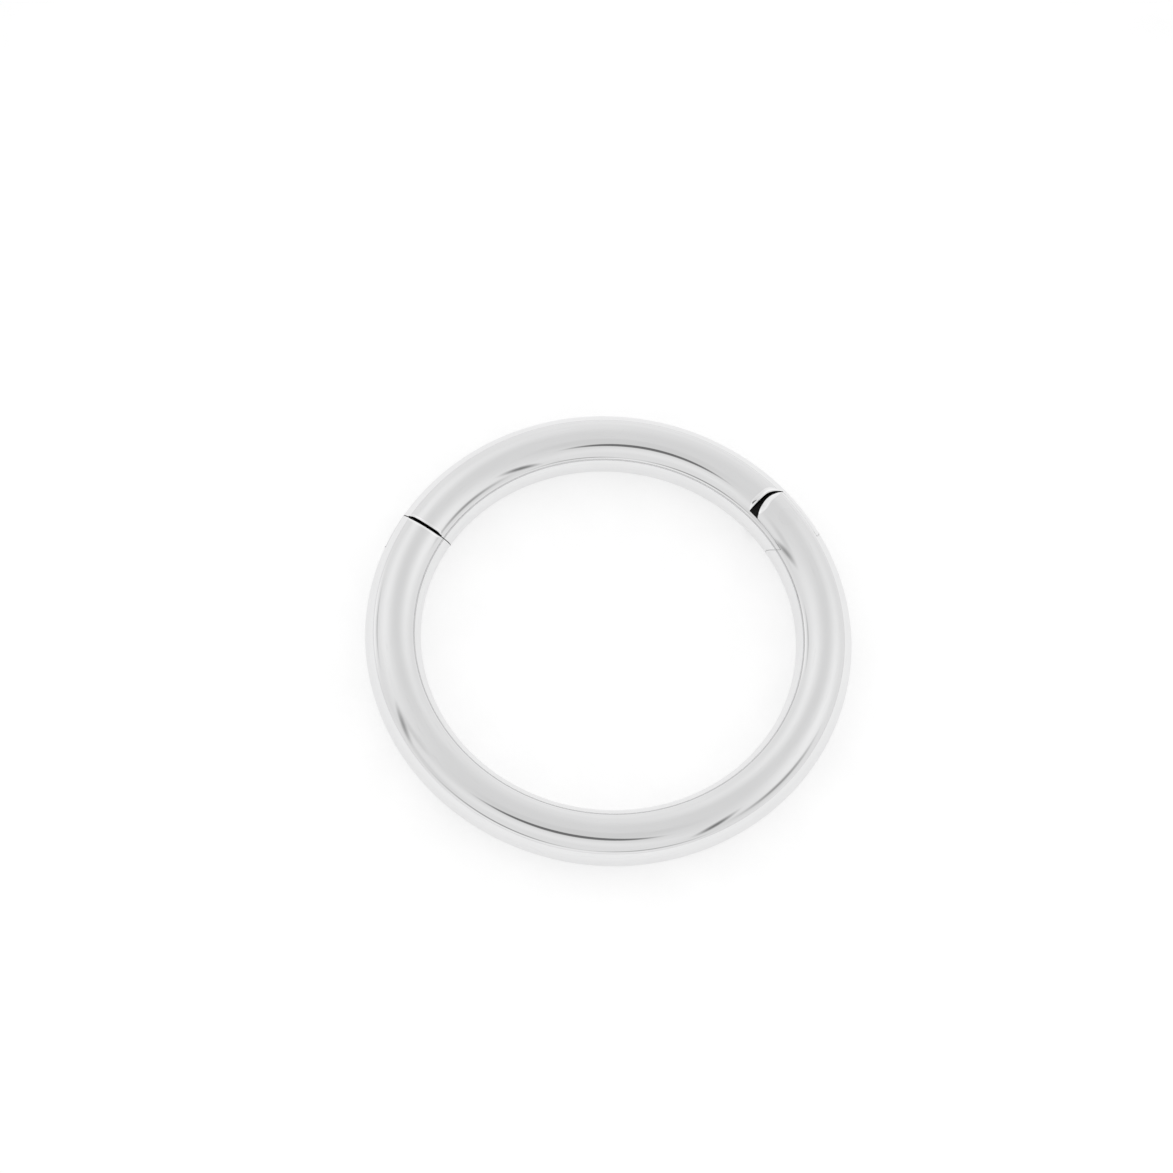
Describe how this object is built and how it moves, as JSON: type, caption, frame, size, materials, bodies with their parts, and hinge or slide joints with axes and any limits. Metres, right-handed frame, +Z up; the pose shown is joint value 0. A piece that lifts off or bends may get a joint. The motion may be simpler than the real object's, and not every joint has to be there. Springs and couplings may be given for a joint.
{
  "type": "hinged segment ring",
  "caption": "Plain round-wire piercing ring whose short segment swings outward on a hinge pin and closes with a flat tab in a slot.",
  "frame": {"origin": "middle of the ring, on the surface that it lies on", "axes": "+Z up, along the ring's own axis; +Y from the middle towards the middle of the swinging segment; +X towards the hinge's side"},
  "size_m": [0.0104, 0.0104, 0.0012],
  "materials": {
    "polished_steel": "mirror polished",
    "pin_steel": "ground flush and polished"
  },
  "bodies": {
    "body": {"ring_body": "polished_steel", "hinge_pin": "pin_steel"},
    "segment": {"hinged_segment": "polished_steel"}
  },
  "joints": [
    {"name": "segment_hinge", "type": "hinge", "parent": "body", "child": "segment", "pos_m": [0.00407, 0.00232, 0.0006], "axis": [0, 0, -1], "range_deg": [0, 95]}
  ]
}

= = =

*TASK INSTRUCTIONS:*
Reproduce the full listing word for word.

*RESULT BELOW:*
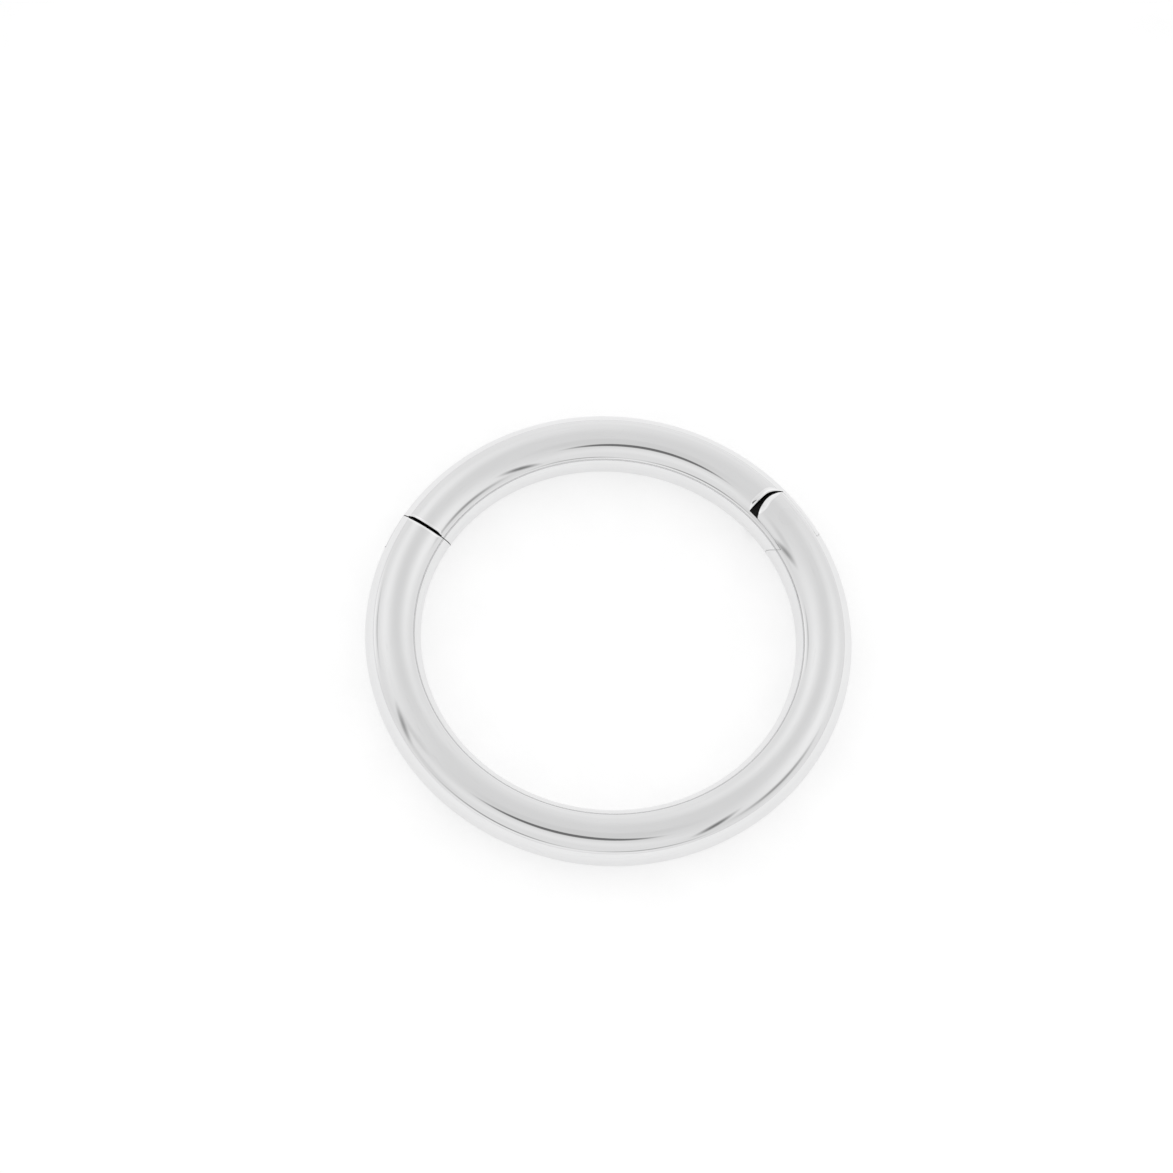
Describe how this object is built and how it moves, as JSON: type, caption, frame, size, materials, bodies with their parts, and hinge or slide joints with axes and any limits. Metres, right-handed frame, +Z up; the pose shown is joint value 0. A piece that lifts off or bends may get a joint. The motion may be simpler than the real object's, and not every joint has to be there. Springs and couplings may be given for a joint.
{
  "type": "hinged segment ring",
  "caption": "Plain round-wire piercing ring whose short segment swings outward on a hinge pin and closes with a flat tab in a slot.",
  "frame": {"origin": "middle of the ring, on the surface that it lies on", "axes": "+Z up, along the ring's own axis; +Y from the middle towards the middle of the swinging segment; +X towards the hinge's side"},
  "size_m": [0.0104, 0.0104, 0.0012],
  "materials": {
    "polished_steel": "mirror polished",
    "pin_steel": "ground flush and polished"
  },
  "bodies": {
    "body": {"ring_body": "polished_steel", "hinge_pin": "pin_steel"},
    "segment": {"hinged_segment": "polished_steel"}
  },
  "joints": [
    {"name": "segment_hinge", "type": "hinge", "parent": "body", "child": "segment", "pos_m": [0.00407, 0.00232, 0.0006], "axis": [0, 0, -1], "range_deg": [0, 95]}
  ]
}